◆ Direction ◆
The lines to print start at the one containing "part.scad on. More parts follow." and end at the one containing "module pocket_facing() color(leather_blue)"; print them exactly, ends included, and only them.
### Provided data ###
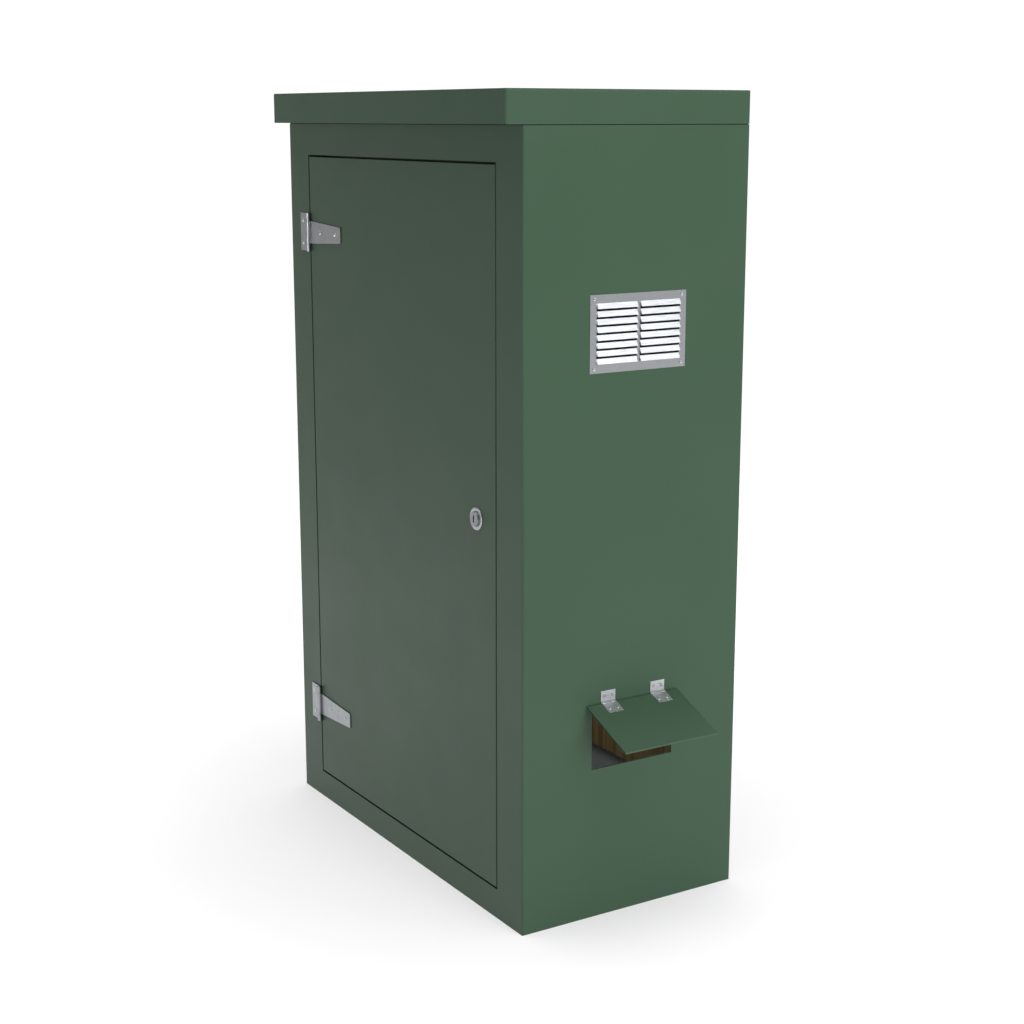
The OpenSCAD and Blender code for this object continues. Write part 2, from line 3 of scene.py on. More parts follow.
import bmesh
import bpy
import numpy as np
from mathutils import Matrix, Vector


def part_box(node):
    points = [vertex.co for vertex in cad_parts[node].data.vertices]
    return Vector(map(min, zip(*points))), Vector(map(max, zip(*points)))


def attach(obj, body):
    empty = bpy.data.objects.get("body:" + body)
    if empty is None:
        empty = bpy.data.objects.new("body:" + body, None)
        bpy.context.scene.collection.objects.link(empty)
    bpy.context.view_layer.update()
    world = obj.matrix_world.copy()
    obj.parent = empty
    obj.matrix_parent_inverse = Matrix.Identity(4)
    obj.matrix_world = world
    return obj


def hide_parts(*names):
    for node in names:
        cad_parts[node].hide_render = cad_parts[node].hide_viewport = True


# A glass-fibre roadside cabinet: gelcoat shell, door and roof, pressed hinges, a louvred vent,
# a quarter-turn lock, foam seals and a plywood board. Metres; X across the door, Y to the back, Z up.
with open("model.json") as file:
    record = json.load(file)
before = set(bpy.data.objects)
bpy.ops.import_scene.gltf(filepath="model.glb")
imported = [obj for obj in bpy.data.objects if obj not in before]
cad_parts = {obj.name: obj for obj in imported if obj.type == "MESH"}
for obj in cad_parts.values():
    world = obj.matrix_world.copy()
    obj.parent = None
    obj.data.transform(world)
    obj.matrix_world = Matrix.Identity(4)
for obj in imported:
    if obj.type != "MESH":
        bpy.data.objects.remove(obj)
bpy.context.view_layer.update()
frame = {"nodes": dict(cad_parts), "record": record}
record = frame["record"]
mm = 0.001


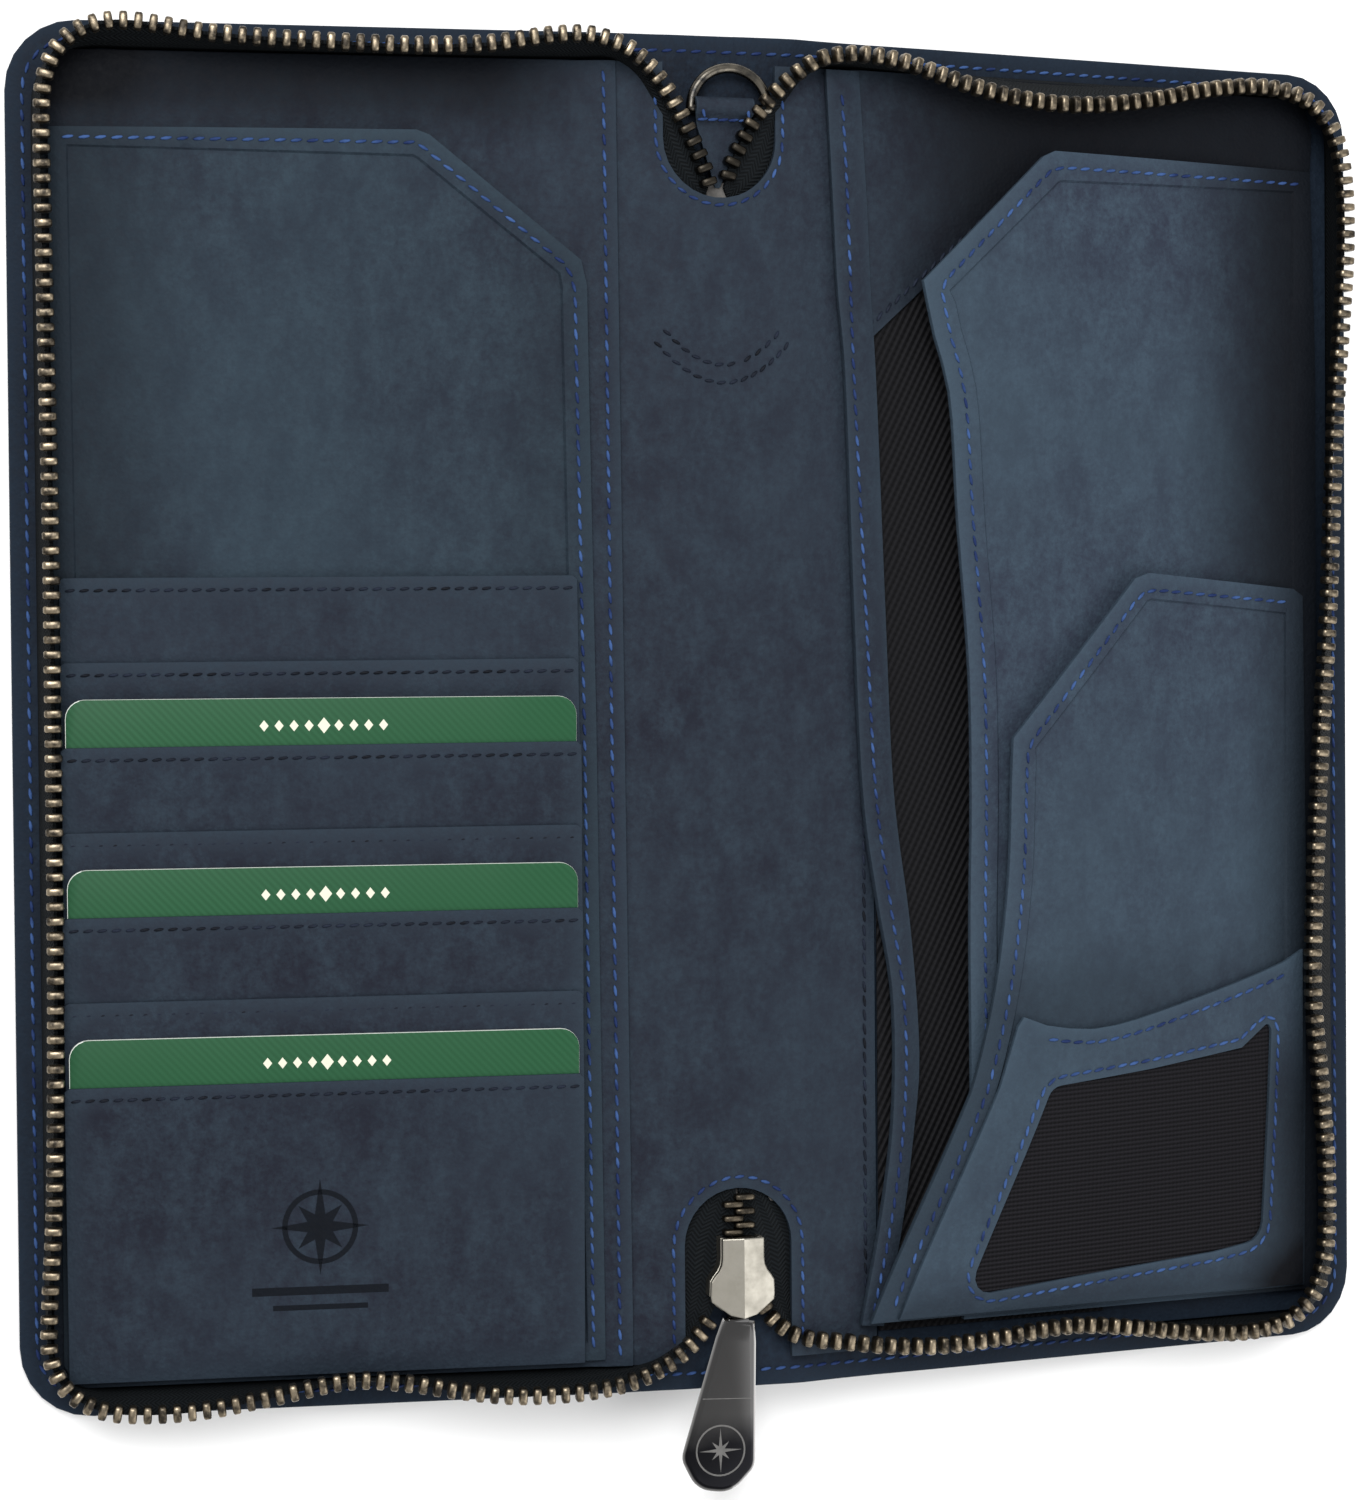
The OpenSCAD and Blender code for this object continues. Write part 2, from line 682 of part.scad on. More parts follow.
module pocket_facing() color(leather_blue) on_cover(1) plate(panel_h, facing_t) facing_line(0);

module pocket_twill() {
    color(cloth_black) on_cover(1) plate(panel_h, cloth_t) difference() {
        translate([facing_in, pocket_tail]) square([pocket_out - facing_in, facing_top - pocket_tail]);
        facing_line(stack_gap);
    }
}

module large_pocket() {
    color(leather_blue) on_cover(1) tipped(pocket_out, large_h, large_tilt) plate(0, panel_t)
        polygon([[large_in - 1, pocket_tail], [large_in + 0.5, -20], [large_in, 8],
                 [large_in - 3, half_h * 0.38], [large_in - 6.5, half_h * 0.56],
                 [large_in - 8.5, half_h * 0.64], [large_in + 17, panel_head],
                 [pocket_out, panel_head], [pocket_out, pocket_tail]]);
}

// A wall of folded twill across the pocket's foot, from one height line to another
module foot_wall(u0, u1, v, low0, low1, high0, high1) {
    translate([0, v, 0]) rotate([90, 0, 0]) linear_extrude(0.9)
        polygon([[u0, low0], [u1, low1], [u1, high1], [u0, high0]]);
}

function large_under(u) = large_h + (pocket_out - u) * tan(large_tilt);
function large_over(u) = large_under(u) + panel_t + 2 * stack_gap;
function small_under(u) = small_h + (small_out - u) * tan(small_tilt);

module large_pocket_gusset() {
    u0 = large_in + 1;
    u1 = pocket_out - 0.5;
    low = panel_h;
    color(cloth_black) on_cover(1)
        foot_wall(u0, u1, pocket_tail - stack_gap, low, low, large_under(u0), large_under(u1));
}

module small_pocket_plan(inset) {
    polygon([[14 + inset, small_tail + inset], [28 + inset, small_tail + 35],
             [32 + inset, small_tail + 43], [small_in - 1 + inset, small_tail + 60],
             [small_in + inset, small_head - 53], [small_in + 1.5 + inset, small_head - 29],
             [small_in + 28 + inset, small_head - inset], [small_out - inset, small_head - 1 - inset],
             [small_out - inset, small_tail + inset]]);
}

module small_pocket() {
    color(leather_blue) on_cover(1) tipped(small_out, small_h, small_tilt) plate(0, panel_t)
        small_pocket_plan(0);
}

module small_pocket_gusset() {
    u0 = large_in + 2;
    u1 = small_out - 0.5;
    color(cloth_black) on_cover(1)
        foot_wall(u0, u1, small_tail - stack_gap, large_over(u0), large_over(u1),
                  small_under(u0), small_under(u1));
}

id_head = small_head - 71;
mesh_from = panel_t + stack_gap;
frame_from = mesh_from + cloth_t + stack_gap;

// The window: straight foot and fore side, a slanting spine side and a dipped head
module id_window(grow) {
    foot = small_tail + 8 - grow;
    polygon(concat(arc(34 - grow, foot + 3, 3, 180, 270), arc(small_out - 8 + grow, foot + 6, 4, 270, 360),
                   arc(small_out - 6 + grow, id_head - 6 + grow, 2, 0, 90),
                   [[68, id_head - 13 + grow], [47, id_head - 15 + grow]]));
}

module id_pocket_frame() {
    color(hem_blue) on_cover(1) tipped(small_out, small_h, small_tilt)
        plate(frame_from, 0.8) difference() {
            intersection() {
                small_pocket_plan(0.3);
                polygon([[0, small_tail], [small_out, small_tail], [small_out, id_head + 2],
                         [small_out - 28, id_head - 4], [53, id_head - 6.5], [small_in + 2, id_head - 4],
                         [small_in - 6, id_head - 12], [0, id_head - 30]]);
            }
            id_window(0);
        }
}

module id_window_mesh() {
    color(cloth_black) on_cover(1) tipped(small_out, small_h, small_tilt) plate(mesh_from, cloth_t)
        id_window(1.5);
}

module left_leather() cover_leather(-1);
module left_board() cover_board(-1);
module left_lining() cover_lining(-1);
module left_tape() cover_tape(-1);
module left_teeth() cover_teeth(-1);
module right_leather() cover_leather(1);
module right_board() cover_board(1);
module right_lining() cover_lining(1);
module right_tape() cover_tape(1);
module right_teeth() cover_teeth(1);

spine_leather();
spine_board();
spine_lining();
ring_tab();
head_tape();
head_teeth();
tail_tape();
tail_teeth();
closed_chain();
bottom_stop();
d_ring();
slider_body();
puller();
left_leather();
left_board();
left_lining();
left_tape();
left_teeth();
slip_pocket_panel();
card_slot_1();
card_slot_2();
card_slot_3();
card_slot_4();
card_slot_5();
card_slot_6();
card_slot_7();
card_1();
card_2();
card_3();
right_leather();
right_board();
right_lining();
right_tape();
right_teeth();
pocket_edge_strip();
pocket_facing();
pocket_twill();
large_pocket();
large_pocket_gusset();
small_pocket();
small_pocket_gusset();
id_pocket_frame();
id_window_mesh();
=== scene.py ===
import json
import math

import bpy
from mathutils import Matrix, Vector


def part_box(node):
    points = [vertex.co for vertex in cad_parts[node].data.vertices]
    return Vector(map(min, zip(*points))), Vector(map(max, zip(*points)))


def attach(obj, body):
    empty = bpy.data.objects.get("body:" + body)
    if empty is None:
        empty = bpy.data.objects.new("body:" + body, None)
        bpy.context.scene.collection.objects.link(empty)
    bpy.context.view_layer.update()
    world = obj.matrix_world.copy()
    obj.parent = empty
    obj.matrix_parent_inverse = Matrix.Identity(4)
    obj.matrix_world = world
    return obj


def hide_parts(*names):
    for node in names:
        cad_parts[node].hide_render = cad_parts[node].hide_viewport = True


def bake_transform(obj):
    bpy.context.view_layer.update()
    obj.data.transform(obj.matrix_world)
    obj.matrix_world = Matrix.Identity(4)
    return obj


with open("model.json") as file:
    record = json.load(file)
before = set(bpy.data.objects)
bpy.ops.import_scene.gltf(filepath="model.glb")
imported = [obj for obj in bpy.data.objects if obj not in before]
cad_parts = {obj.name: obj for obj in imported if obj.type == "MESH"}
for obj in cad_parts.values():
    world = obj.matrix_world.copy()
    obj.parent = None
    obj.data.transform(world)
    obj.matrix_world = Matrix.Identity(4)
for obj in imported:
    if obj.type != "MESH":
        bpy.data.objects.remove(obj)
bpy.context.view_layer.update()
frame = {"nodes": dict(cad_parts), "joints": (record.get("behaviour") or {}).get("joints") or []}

# ---- The studio ----
# The wallet lies open on a pale sweep under one large soft lamp and a weak fill.
# The camera looks down on it from above the left cover.
MM = 0.001
spine_low, spine_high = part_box("spine_leather")
lift = spine_low.z / MM
middle_y = (spine_low.y + spine_high.y) / 2 / MM
half_height = (spine_high.y - spine_low.y) / 2 / MM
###
◆ Problem solution ◆
The OpenSCAD and Blender code for this object continues. Write part 2, from line 682 of part.scad on. More parts follow.
module pocket_facing() color(leather_blue) on_cover(1) plate(panel_h, facing_t) facing_line(0);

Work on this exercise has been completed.